▶ SUPPLIED MATERIAL
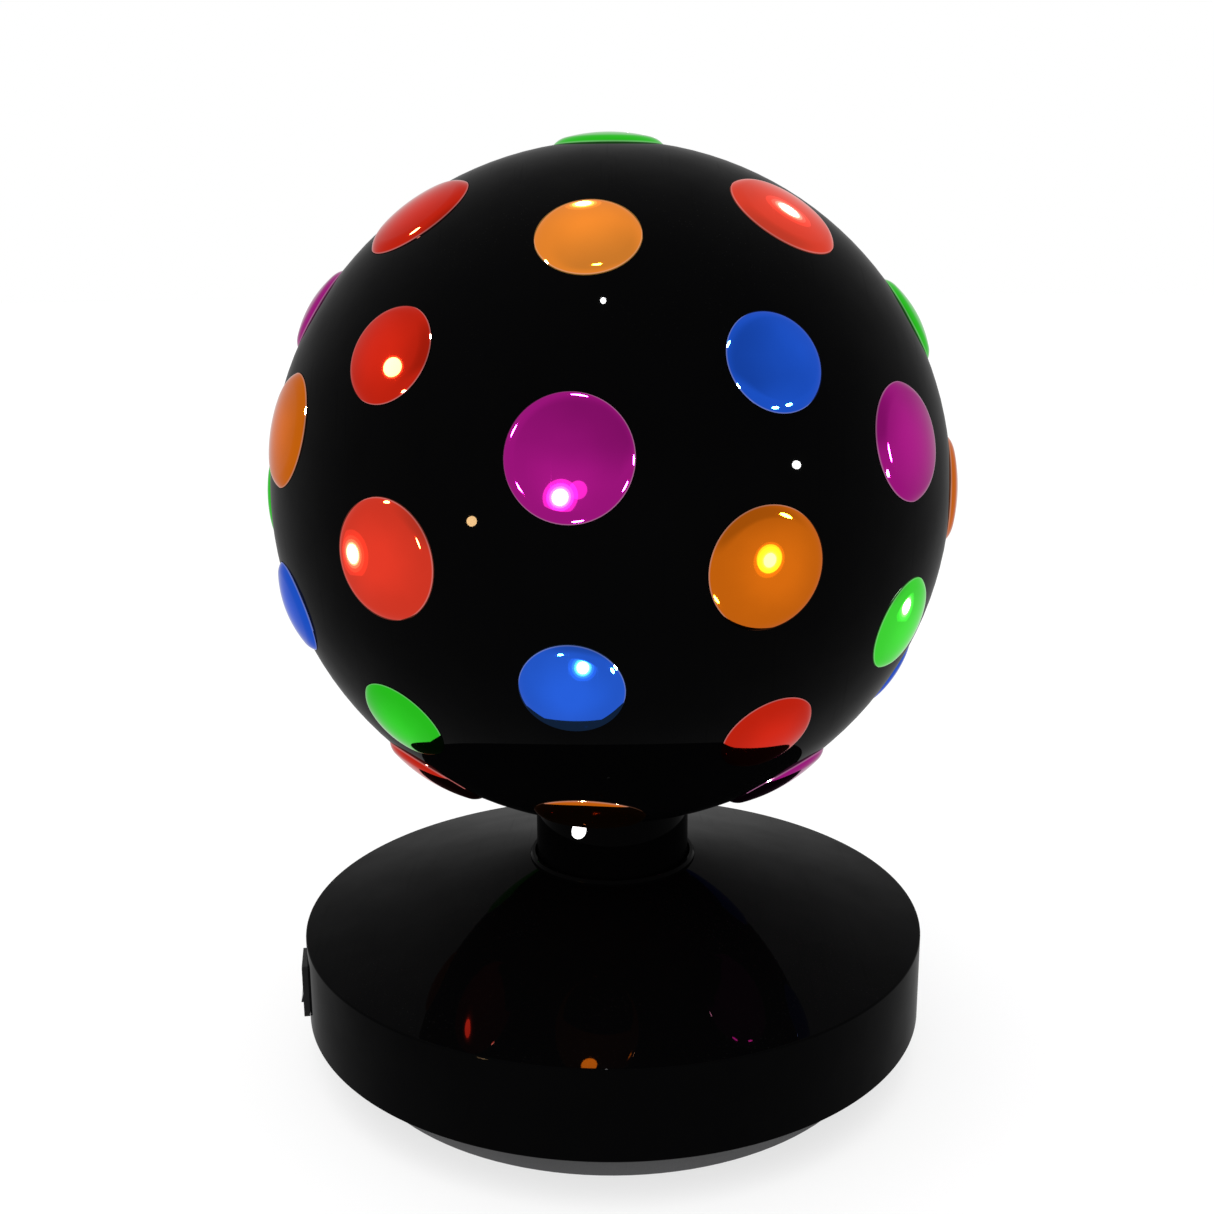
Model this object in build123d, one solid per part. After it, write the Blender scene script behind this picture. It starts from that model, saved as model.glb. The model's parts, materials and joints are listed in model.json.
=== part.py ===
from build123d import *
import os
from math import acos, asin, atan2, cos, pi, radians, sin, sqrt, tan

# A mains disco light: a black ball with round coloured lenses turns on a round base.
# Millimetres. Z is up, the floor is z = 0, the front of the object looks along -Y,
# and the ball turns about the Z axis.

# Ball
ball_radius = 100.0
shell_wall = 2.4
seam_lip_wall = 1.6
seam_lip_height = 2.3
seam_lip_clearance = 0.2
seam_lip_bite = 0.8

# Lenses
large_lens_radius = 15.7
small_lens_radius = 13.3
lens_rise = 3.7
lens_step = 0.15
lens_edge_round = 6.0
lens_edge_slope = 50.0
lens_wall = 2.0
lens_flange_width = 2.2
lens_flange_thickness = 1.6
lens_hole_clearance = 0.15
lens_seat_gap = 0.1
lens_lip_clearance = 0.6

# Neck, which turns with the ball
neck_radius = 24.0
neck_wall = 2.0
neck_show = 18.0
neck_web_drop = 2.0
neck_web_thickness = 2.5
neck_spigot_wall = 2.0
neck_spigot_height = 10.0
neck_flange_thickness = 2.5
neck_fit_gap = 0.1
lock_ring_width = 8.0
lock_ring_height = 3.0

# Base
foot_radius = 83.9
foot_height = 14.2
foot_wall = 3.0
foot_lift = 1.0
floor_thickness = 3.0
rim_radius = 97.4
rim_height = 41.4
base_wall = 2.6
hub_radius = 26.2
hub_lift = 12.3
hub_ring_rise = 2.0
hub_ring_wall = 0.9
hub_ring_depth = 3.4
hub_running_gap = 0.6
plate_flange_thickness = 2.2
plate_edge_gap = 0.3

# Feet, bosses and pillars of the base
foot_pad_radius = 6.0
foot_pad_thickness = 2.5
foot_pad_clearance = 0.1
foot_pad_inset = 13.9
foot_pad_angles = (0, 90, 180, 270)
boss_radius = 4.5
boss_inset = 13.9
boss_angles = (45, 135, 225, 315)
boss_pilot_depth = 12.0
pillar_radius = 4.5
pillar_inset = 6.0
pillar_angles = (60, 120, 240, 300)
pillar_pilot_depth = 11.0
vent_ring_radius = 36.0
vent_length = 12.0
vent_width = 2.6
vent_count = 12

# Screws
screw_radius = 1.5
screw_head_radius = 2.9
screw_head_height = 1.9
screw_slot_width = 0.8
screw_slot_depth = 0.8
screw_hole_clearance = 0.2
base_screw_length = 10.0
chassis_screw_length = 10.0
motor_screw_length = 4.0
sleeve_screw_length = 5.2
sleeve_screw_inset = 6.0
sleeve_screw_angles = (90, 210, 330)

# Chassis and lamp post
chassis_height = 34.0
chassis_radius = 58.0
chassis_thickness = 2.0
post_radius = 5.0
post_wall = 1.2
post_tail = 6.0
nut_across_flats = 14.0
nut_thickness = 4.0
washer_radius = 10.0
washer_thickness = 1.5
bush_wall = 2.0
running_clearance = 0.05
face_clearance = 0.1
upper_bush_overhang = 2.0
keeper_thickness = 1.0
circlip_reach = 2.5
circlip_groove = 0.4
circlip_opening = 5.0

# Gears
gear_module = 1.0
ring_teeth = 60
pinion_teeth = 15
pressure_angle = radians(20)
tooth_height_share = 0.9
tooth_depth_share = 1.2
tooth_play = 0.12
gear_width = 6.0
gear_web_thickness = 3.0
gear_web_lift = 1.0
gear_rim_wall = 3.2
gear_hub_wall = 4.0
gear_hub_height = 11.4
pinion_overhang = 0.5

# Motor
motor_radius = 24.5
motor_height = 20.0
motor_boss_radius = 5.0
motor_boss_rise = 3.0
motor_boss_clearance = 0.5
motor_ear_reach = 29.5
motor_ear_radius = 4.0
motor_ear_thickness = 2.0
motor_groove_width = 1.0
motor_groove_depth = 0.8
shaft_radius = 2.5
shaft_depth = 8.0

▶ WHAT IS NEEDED
Repeat the listing above without any change.

▶ SOLUTION
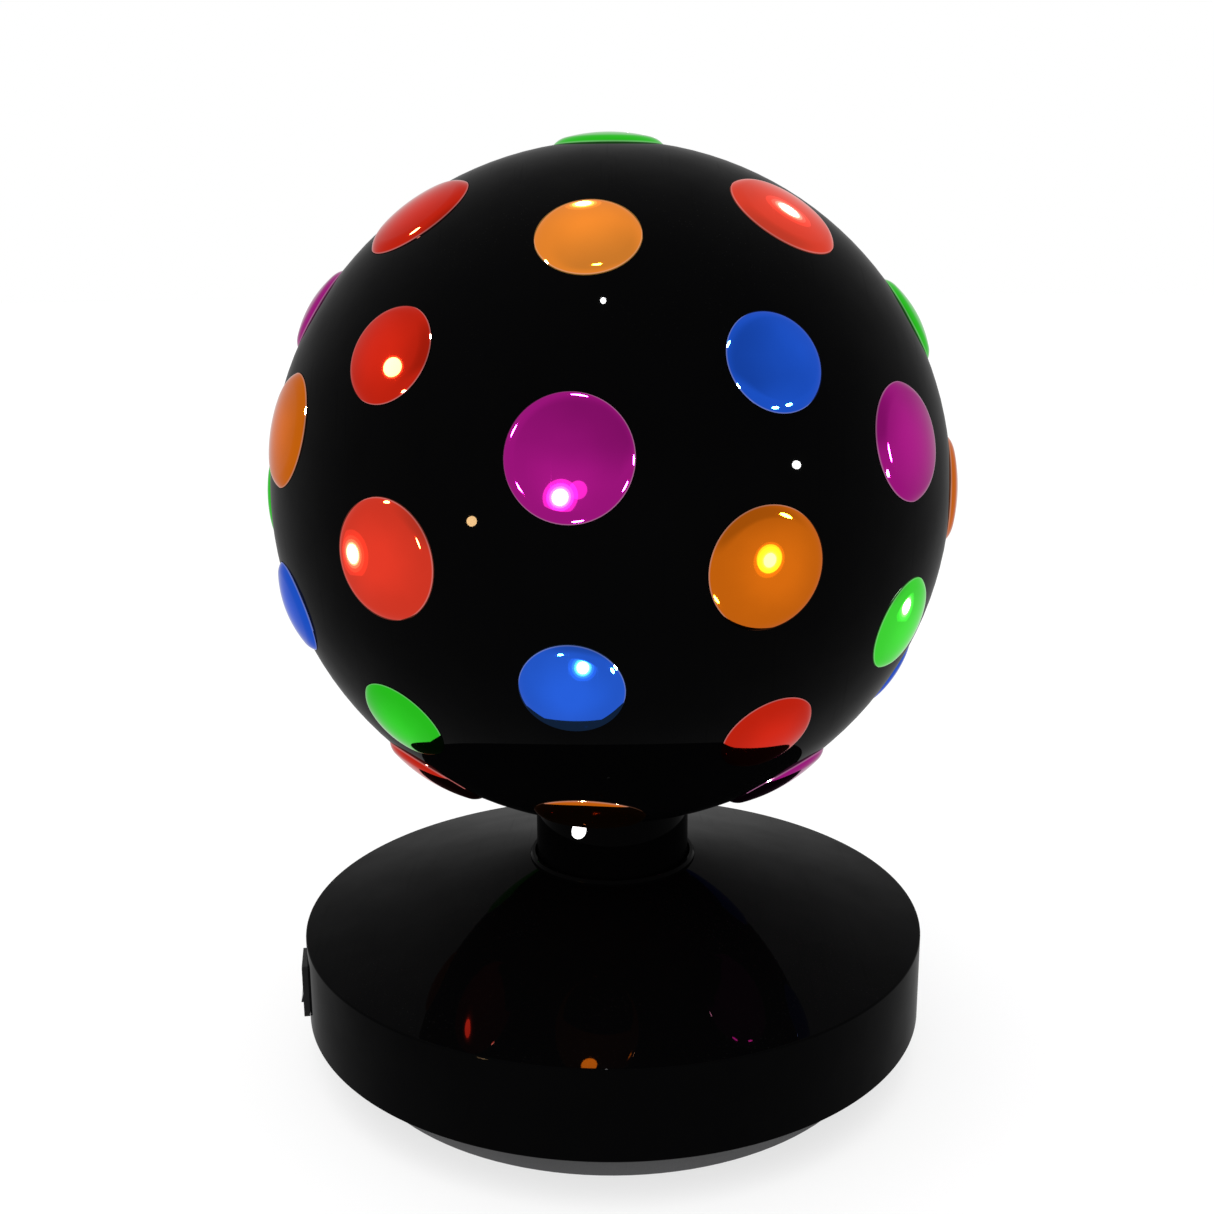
Model this object in build123d, one solid per part. After it, write the Blender scene script behind this picture. It starts from that model, saved as model.glb. The model's parts, materials and joints are listed in model.json.
=== part.py ===
from build123d import *
import os
from math import acos, asin, atan2, cos, pi, radians, sin, sqrt, tan

# A mains disco light: a black ball with round coloured lenses turns on a round base.
# Millimetres. Z is up, the floor is z = 0, the front of the object looks along -Y,
# and the ball turns about the Z axis.

# Ball
ball_radius = 100.0
shell_wall = 2.4
seam_lip_wall = 1.6
seam_lip_height = 2.3
seam_lip_clearance = 0.2
seam_lip_bite = 0.8

# Lenses
large_lens_radius = 15.7
small_lens_radius = 13.3
lens_rise = 3.7
lens_step = 0.15
lens_edge_round = 6.0
lens_edge_slope = 50.0
lens_wall = 2.0
lens_flange_width = 2.2
lens_flange_thickness = 1.6
lens_hole_clearance = 0.15
lens_seat_gap = 0.1
lens_lip_clearance = 0.6

# Neck, which turns with the ball
neck_radius = 24.0
neck_wall = 2.0
neck_show = 18.0
neck_web_drop = 2.0
neck_web_thickness = 2.5
neck_spigot_wall = 2.0
neck_spigot_height = 10.0
neck_flange_thickness = 2.5
neck_fit_gap = 0.1
lock_ring_width = 8.0
lock_ring_height = 3.0

# Base
foot_radius = 83.9
foot_height = 14.2
foot_wall = 3.0
foot_lift = 1.0
floor_thickness = 3.0
rim_radius = 97.4
rim_height = 41.4
base_wall = 2.6
hub_radius = 26.2
hub_lift = 12.3
hub_ring_rise = 2.0
hub_ring_wall = 0.9
hub_ring_depth = 3.4
hub_running_gap = 0.6
plate_flange_thickness = 2.2
plate_edge_gap = 0.3

# Feet, bosses and pillars of the base
foot_pad_radius = 6.0
foot_pad_thickness = 2.5
foot_pad_clearance = 0.1
foot_pad_inset = 13.9
foot_pad_angles = (0, 90, 180, 270)
boss_radius = 4.5
boss_inset = 13.9
boss_angles = (45, 135, 225, 315)
boss_pilot_depth = 12.0
pillar_radius = 4.5
pillar_inset = 6.0
pillar_angles = (60, 120, 240, 300)
pillar_pilot_depth = 11.0
vent_ring_radius = 36.0
vent_length = 12.0
vent_width = 2.6
vent_count = 12

# Screws
screw_radius = 1.5
screw_head_radius = 2.9
screw_head_height = 1.9
screw_slot_width = 0.8
screw_slot_depth = 0.8
screw_hole_clearance = 0.2
base_screw_length = 10.0
chassis_screw_length = 10.0
motor_screw_length = 4.0
sleeve_screw_length = 5.2
sleeve_screw_inset = 6.0
sleeve_screw_angles = (90, 210, 330)

# Chassis and lamp post
chassis_height = 34.0
chassis_radius = 58.0
chassis_thickness = 2.0
post_radius = 5.0
post_wall = 1.2
post_tail = 6.0
nut_across_flats = 14.0
nut_thickness = 4.0
washer_radius = 10.0
washer_thickness = 1.5
bush_wall = 2.0
running_clearance = 0.05
face_clearance = 0.1
upper_bush_overhang = 2.0
keeper_thickness = 1.0
circlip_reach = 2.5
circlip_groove = 0.4
circlip_opening = 5.0

# Gears
gear_module = 1.0
ring_teeth = 60
pinion_teeth = 15
pressure_angle = radians(20)
tooth_height_share = 0.9
tooth_depth_share = 1.2
tooth_play = 0.12
gear_width = 6.0
gear_web_thickness = 3.0
gear_web_lift = 1.0
gear_rim_wall = 3.2
gear_hub_wall = 4.0
gear_hub_height = 11.4
pinion_overhang = 0.5

# Motor
motor_radius = 24.5
motor_height = 20.0
motor_boss_radius = 5.0
motor_boss_rise = 3.0
motor_boss_clearance = 0.5
motor_ear_reach = 29.5
motor_ear_radius = 4.0
motor_ear_thickness = 2.0
motor_groove_width = 1.0
motor_groove_depth = 0.8
shaft_radius = 2.5
shaft_depth = 8.0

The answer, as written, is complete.